As Komen Defends Itself, Planned Parenthood Rakes In Substitute Funds
Leaders of the breast-cancer charity Susan G. Komen for the Cure tried in vain Thursday to contain the controversy stemming from its decision to end its grants to Planned Parenthood. But it's becoming clearer that Planned Parenthood has the upper hand in the battle.
While Komen officials argued that it wasn't pressure from anti-abortion groups that led them to end their years-long relationship with Planned Parenthood, outraged supporters of the reproductive health organization were rushing to make up the lost funds.
New York Mayor Michael Bloomberg, for one, pledged up to $250,000 of his personal fortune to the organization, putting it well on its way to making up the $680,000 it had been getting from Komen. That's in addition to more than $400,000 Planned Parenthood says it racked up in the first day after the funding cutoff was made public.
And more than two dozen U.S. senators, led by Democrats Frank Lautenberg of New Jersey and Patty Murray of Washington state, wrote a letter to Komen CEO Nancy Brinker on Thursday, urging her to reconsider the group's decision.
During a conference call with reporters Thursday afternoon, Brinker said that wasn't going to happen. But she also said three Planned Parenthood affiliates — in Colorado, California and Texas — would continue to receive Komen grants because "they are providing the only services that exist for low-income women in these areas."
Brinker also said her group's explanation for the funding cutoff has not been properly explained in the media. (Komen officials did not return calls or emails as the story was breaking Wednesday, finally releasing a taped video response late Wednesday night.)
"We know this is an emotional issue," she said. "We don't base our funding decisions on emotion or politics, or whether one side or another will be pleased."
A Komen spokeswoman initially said the cutoff happened because Planned Parenthood was under investigation. But Brinker said that was only part of the reason.
Komen, she said, is phasing out "pass-through" grants like those made to Planned Parenthood, which only provides basic breast cancer screening, not mammograms or treatment.

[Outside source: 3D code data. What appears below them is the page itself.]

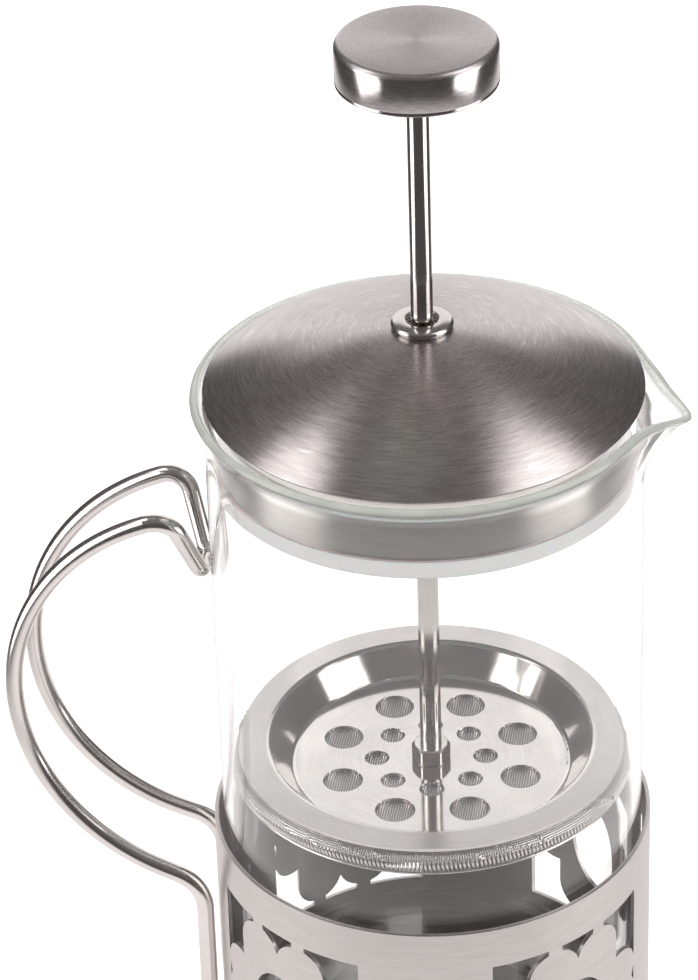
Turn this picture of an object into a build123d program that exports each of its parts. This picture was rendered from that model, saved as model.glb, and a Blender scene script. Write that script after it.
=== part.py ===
from build123d import *
import math
import os

# French press, one litre. Millimetres, +Z up. The origin is the centre of the base on
# the beaker's axis, at the height of the table. The spout points along +X and the
# handle along -X. The plunger is drawn part way up, as when the press is filled.

# ---- driving dimensions -----------------------------------------------------------

# glass beaker
BEAKER_DIAMETER = 100.0
BEAKER_HEIGHT = 183.0
BEAKER_WALL = 2.2
BEAKER_FLOOR = 3.0
BEAKER_CORNER = 7.0
RIM_FLARE = 2.9
RIM_FLARE_HEIGHT = 7.0
RIM_PINCH = 0.5
SPOUT_REACH = 16.0
SPOUT_HEIGHT = 22.0
SPOUT_HALF_ANGLE = 7.2
SPOUT_DROP = 4.6

# sheet-metal frame
SLEEVE_HEIGHT = 70.2
SLEEVE_WALL = 1.0
SLEEVE_CLEARANCE = 1.1
BASE_SHEET = 1.0
BASE_FLANGE = 6.0
SEAT_HEIGHT = 2.7
SEAT_INNER_RADIUS = 31.0
SEAT_OUTER_RADIUS = 43.0
WINDOW_HEIGHT = 49.6
WINDOW_WIDTH = 44.4
WINDOW_SILL = 10.0
SPOUT_WINDOW_ANGLE = 41.9
HANDLE_WINDOW_ANGLE = 127.2
LOBE_RADIUS = 7.0
LOBE_TAB_WIDTH = 3.7
LOBE_TAB_HEIGHT = 1.1
TOP_LOBE_SPACING = 13.4
SIDE_LOBE_SPACING = 7.6
FLOWER_HOLE_WIDTH = 18.4
FLOWER_HOLE_HEIGHT = 24.2

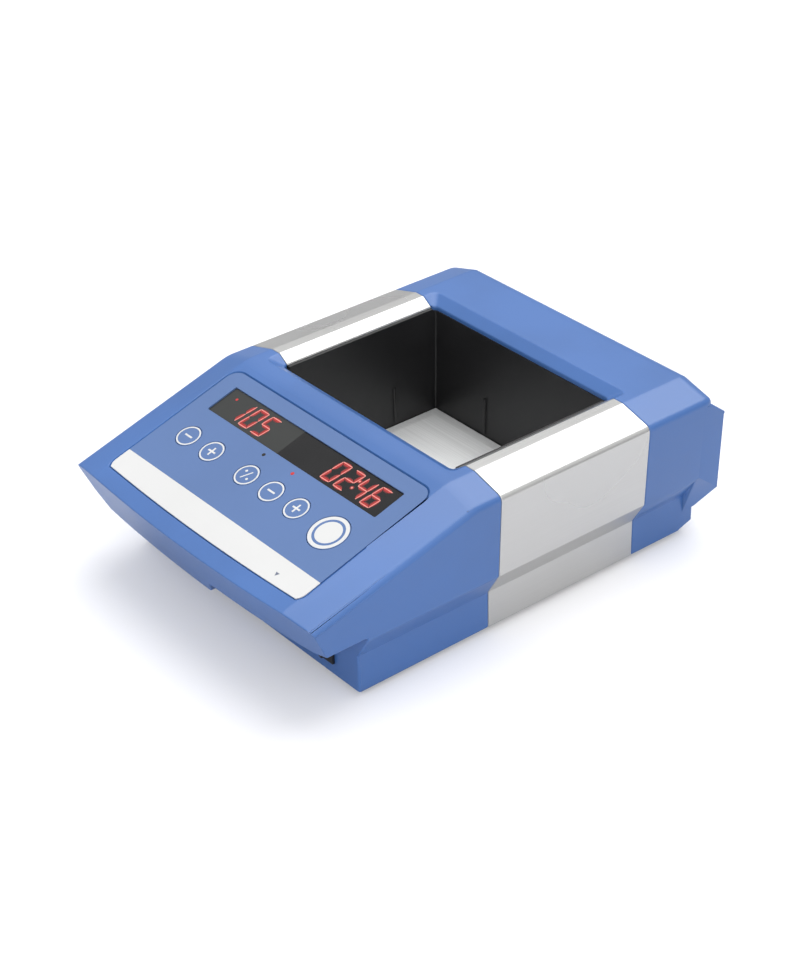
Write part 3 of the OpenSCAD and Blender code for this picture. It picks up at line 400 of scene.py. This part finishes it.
def moulded(name, colour, roughness, grain=1400.0, depth=0.00002, mottle=0.05, metallic=0.0,
            specular=0.5, coat=0.0):
    """Moulded or painted surface: fine spark-eroded grain, faint mottling, uneven sheen."""
    material, nodes, links, shader = new_shader(name)
    if shader is None:
        return material
    place = object_place(nodes)
    fine = noise(nodes, links, place, grain, 3.0)
    broad = noise(nodes, links, place, 14.0, 3.0)
    dark = tuple(c * (1 - mottle) for c in colour)
    light = tuple(min(1.0, c * (1 + mottle)) for c in colour)
    links.new(blend_colours(nodes, links, ramp(nodes, links, broad, 0, 1), dark, light),
              shader.inputs["Base Color"])
    links.new(ramp(nodes, links, broad, roughness * 0.92, roughness * 1.08),
              shader.inputs["Roughness"])
    shader.inputs["Metallic"].default_value = metallic
    shader.inputs["Specular IOR Level"].default_value = specular
    shader.inputs["Coat Weight"].default_value = coat
    bump(nodes, links, fine, depth, shader)
    return material


def drawn_metal(name, colour, roughness, metallic, axis, depth=0.000004, contrast=0.04):
    """Extruded or machined metal: fine lines along one axis."""
    material, nodes, links, shader = new_shader(name)
    if shader is None:
        return material
    place = object_place(nodes)
    stretch = nodes.new("ShaderNodeMapping")
    scale = [2600.0, 2600.0, 2600.0]
    scale["XYZ".index(axis)] = 9.0
    stretch.inputs["Scale"].default_value = scale
    links.new(place, stretch.inputs["Vector"])
    lines = noise(nodes, links, stretch.outputs["Vector"], 1.0, 2.0)
    broad = noise(nodes, links, place, 11.0, 2.0)
    dark = tuple(c * (1 - contrast) for c in colour)
    light = tuple(min(1.0, c * (1 + contrast)) for c in colour)
    links.new(blend_colours(nodes, links, ramp(nodes, links, lines, 0, 1), dark, light),
              shader.inputs["Base Color"])
    links.new(ramp(nodes, links, broad, roughness * 0.9, roughness * 1.1),
              shader.inputs["Roughness"])
    shader.inputs["Metallic"].default_value = metallic
    bump(nodes, links, lines, depth, shader)
    return material


def glowing(name, colour, strength):
    """Lit lamp or segment with a faint grain."""
    material, nodes, links, shader = new_shader(name)
    if shader is None:
        return material
    place = object_place(nodes)
    grain = noise(nodes, links, place, 900.0, 2.0)
    dark = tuple(c * 0.85 for c in colour)
    links.new(blend_colours(nodes, links, ramp(nodes, links, grain, 0, 1), dark, colour),
              shader.inputs["Emission Color"])
    shader.inputs["Base Color"].default_value = (0.02, 0.0, 0.0, 1)
    shader.inputs["Emission Strength"].default_value = strength
    return material


def smoked_pane(name):
    """Dark filter pane: a lighter zone over the temperature figures, near black elsewhere."""
    material, nodes, links, shader = new_shader(name)
    if shader is None:
        return material
    place = object_place(nodes)
    parts = nodes.new("ShaderNodeSeparateXYZ")
    links.new(place, parts.inputs["Vector"])
    left = ramp(nodes, links, parts.outputs["X"], 1, 0, -0.0104, -0.0096)
    haze = noise(nodes, links, place, 60.0, 2.0)
    tone = blend_colours(nodes, links, left, (0.010, 0.010, 0.011), (0.036, 0.038, 0.037))
    mix = nodes.new("ShaderNodeMix")
    mix.data_type = "RGBA"
    mix.blend_type = "MULTIPLY"
    mix.inputs["Factor"].default_value = 1.0
    links.new(tone, mix.inputs["A"])
    links.new(blend_colours(nodes, links, haze, (0.9, 0.9, 0.9), (1, 1, 1)), mix.inputs["B"])
    links.new(mix.outputs["Result"], shader.inputs["Base Color"])
    links.new(ramp(nodes, links, haze, 0.2, 0.26), shader.inputs["Roughness"])
    shader.inputs["Specular IOR Level"].default_value = 0.3
    return material


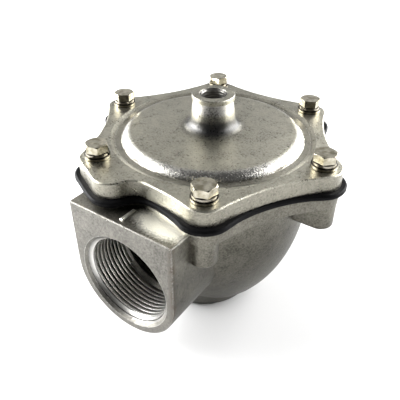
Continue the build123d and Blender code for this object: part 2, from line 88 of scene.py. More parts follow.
# %% Floor and backdrop
AWAY = Vector((CAMERA_AIM[0], CAMERA_AIM[1], 0)).normalized()
ACROSS = Vector((AWAY.y, -AWAY.x, 0))
FLOOR_START = -4.0
FLOOR_END = 1.3
FLOOR_HALF_WIDTH = 4.0
SWEEP_R = 0.5
SWEEP_STEPS = 12
WALL_TOP = 2.0
FLOOR_COLOUR = (0.82, 0.82, 0.82, 1)
FLOOR_ROUGHNESS = 0.9


def swept_sheet(name, line, half_width):
    """Sheet with this profile of (distance away from the camera, height) points."""
    mesh = bpy.data.meshes.new(name)
    points = []
    for distance, height in line:
        for side in (-half_width, half_width):
            points.append(AWAY * distance + ACROSS * side + Vector((0, 0, height)))
    faces = [(2 * i, 2 * i + 1, 2 * i + 3, 2 * i + 2) for i in range(len(line) - 1)]
    mesh.from_pydata(points, [], faces)
    sheet = bpy.data.objects.new(name, mesh)
    bpy.context.scene.collection.objects.link(sheet)
    return sheet


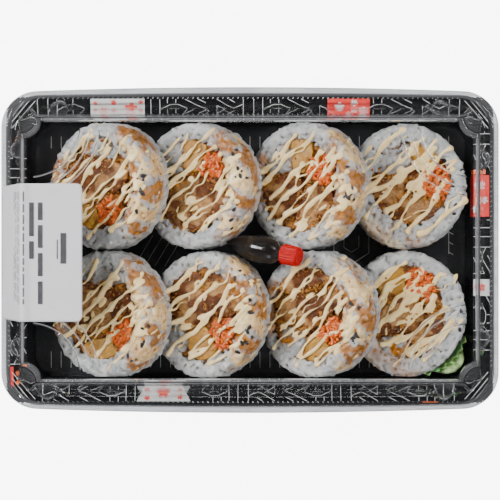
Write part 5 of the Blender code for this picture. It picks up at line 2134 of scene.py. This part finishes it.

And she said there was "an amazing consensus of opinion" among her board members about the changes to the funding criteria.
But Brinker and Komen President Liz Thompson didn't directly deny reports that another top Komen official, Mollie Williams, resigned in protest over the decision.
Meanwhile, California's seven Komen affiliates issued a statement officially opposing the decision and stating that "we are working with our national organization to clear the way for Komen affiliates to continue to make local grant decisions based on their community needs."